Pilate was the favourite of Sejanus, who was the favourite of Tiberius. The appointment did much to incense the Jews against Rome; for, judging from the various riots and massacres of Jews, Galileans, and Samaritans which occurred during his ten years’ rule, he was an incompetent governor; and from the Gospel narrative it appears that he was afraid of the mob, and anxious to shift all responsibility on others, while endeavouring to follow the advice of his wiser wife, who bade him have “nothing to do with that just man.” He took his seat on the bêma within the castle, where no doubt the angry roar of the multitude below the rock could be heard. His first attempt to evade his duties was made as soon as he learned that Jesus was a Galilean, and the trial was interrupted in order that the prisoner might be sent to Herod Antipas. We may suppose, therefore, that Jesus was taken by the soldiers of the governor down the great stairs, and along the west cloisters, where a guard was only needed on the left hand, and so across the great Tyropœon bridge to the neighbouring palace of the Hasmonæans.
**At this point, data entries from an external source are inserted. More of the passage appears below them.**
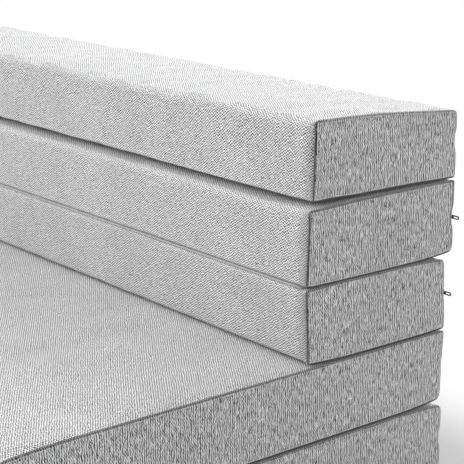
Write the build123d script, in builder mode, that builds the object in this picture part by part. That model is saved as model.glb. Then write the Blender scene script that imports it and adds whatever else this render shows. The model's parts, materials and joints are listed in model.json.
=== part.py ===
"""Folding sofa bed made of five foam blocks in zip-off fabric covers.

Two deep blocks make the base and the seat, and three narrow ones make the back.
Fabric flaps join each block to the next at alternate edges, front and rear, so that
the stack opens like a zigzag into one flat mattress.

Millimetres. +X runs along the sofa's width, +Y to its rear, and +Z up. The origin is
on the floor, under the middle of the folded sofa.
"""

import os
from dataclasses import dataclass

from build123d import *

# Blocks
sofa_width = 1400.0
seat_depth = 800.0
back_depth = 295.0
middle_overhang = 11.0  # the middle back block is this much deeper, at the rear
block_height = 120.0
stack_gap = 0.4
face_gap = 0.25  # a block's front and rear stand this far inside its fold lines

# Crown of a block: flat in the middle, and falling to its long edges and its ends
crown_run = 70.0
crown_radius = 900.0
free_edge_fall = 4.5
free_edge_radius = 14.0
hinged_edge_fall = 1.2
hinged_edge_radius = 7.0
end_run = 40.0
end_fall = 2.0
edge_setback = 5.0  # how far a leaning face's free edge stands back from its fold plane
rear_slope = 13.5  # how far the top block's top falls to its rear
rear_slope_run = 165.0

# Cover and foam
cloth = 1.6
rim_radius = 0.9
panel_gap = 0.15
panel_recess = 0.5
core_gap = 0.3
cut_overrun = 2.0

# Groove along the rear, where the zipper draws the cover in
groove_depth = 5.6
groove_mouth = 36.0
groove_floor = 18.0
groove_mouth_radius = 10.0
groove_floor_radius = 4.0

# Zipper
slot_height = 9.0
slot_margin = 9.0  # from the end of the block to the end of the slot
tape_height = 21.0
tape_thickness = 0.8
tape_overlap = 4.0  # beyond the end of the slot
tape_gap = 0.1
centre_slit = 1.2
coil_height = 2.3
coil_thickness = 2.0
coil_margin = 1.0  # from the end of the slot to the end of the coil

# Slider
slider_length = 12.0
slider_play = 0.2
slider_gap = 1.0  # from the coil's end to the parked slider
flange = 1.0
top_plate = 1.4
top_plate_radius = 0.45
back_plate = 1.0
neck_length = 4.0
neck_thickness = 0.6
bail_length = 6.4
bail_width = 1.4
bail_rise = 3.1
bail_bar = 0.8
bail_root = 0.5  # how far the bail reaches into the top plate

# Pull
pull_length = 30.0
pull_width = 6.0
pull_thickness = 1.2
pull_rise = 1.1  # from the slider's top plate to the middle of the pull's pin
pull_pin_radius = 0.7
pull_window_end = 4.4  # from the middle of the pin
pull_window_width = 2.2
pull_end_radius = 2.8
pull_grip_length = 9.0
pull_grip_width = 2.4
pull_grip_margin = 2.0  # from the pull's tip

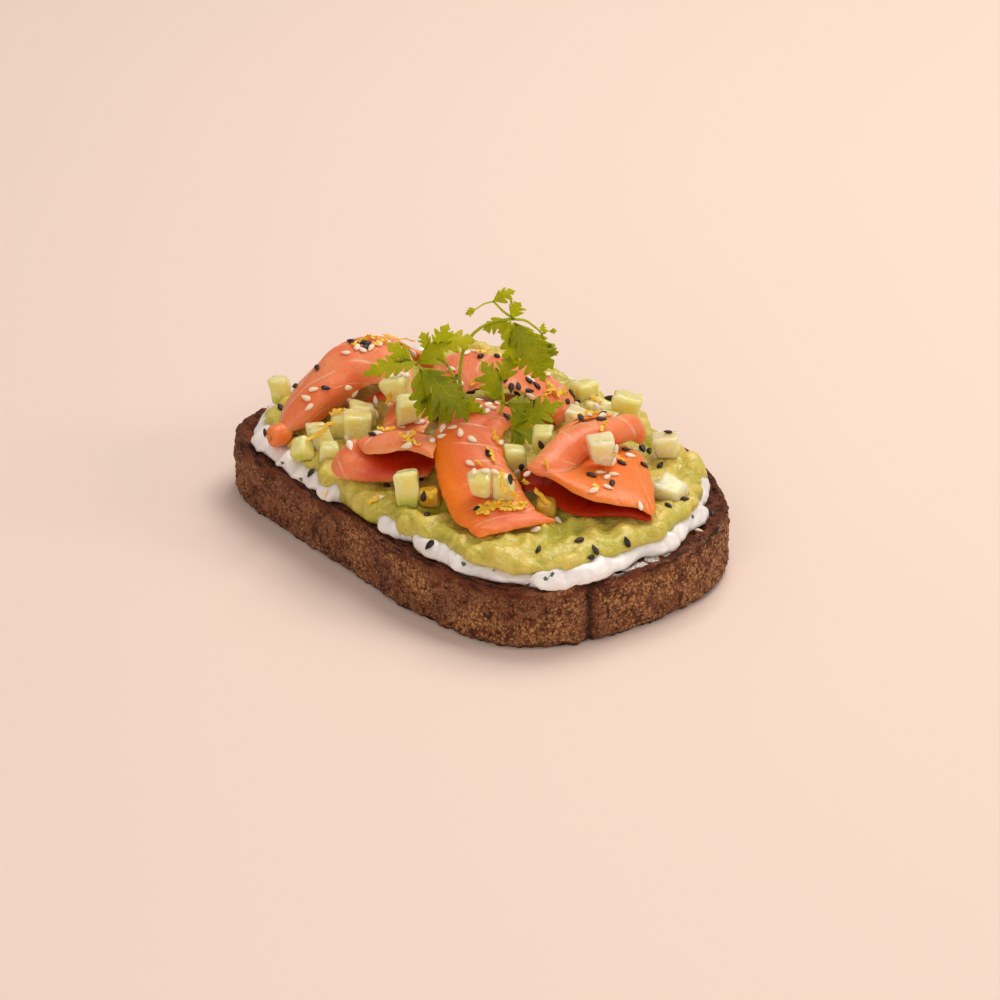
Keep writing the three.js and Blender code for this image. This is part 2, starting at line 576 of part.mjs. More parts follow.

But Antipas had no jurisdiction in Jerusalem, though he was curious to see the prophet of Nazareth, and “hoped to have seen some miracle done by Him.” He questioned our Lord with many words, and the priests and scribes “vehemently accused Him.” But he took no responsibility, though—with his men of war—he “set Him at nought, and mocked, and arrayed Him in a brilliant mantle, and sent Him again to Pilate”[302] by the way whereby He came.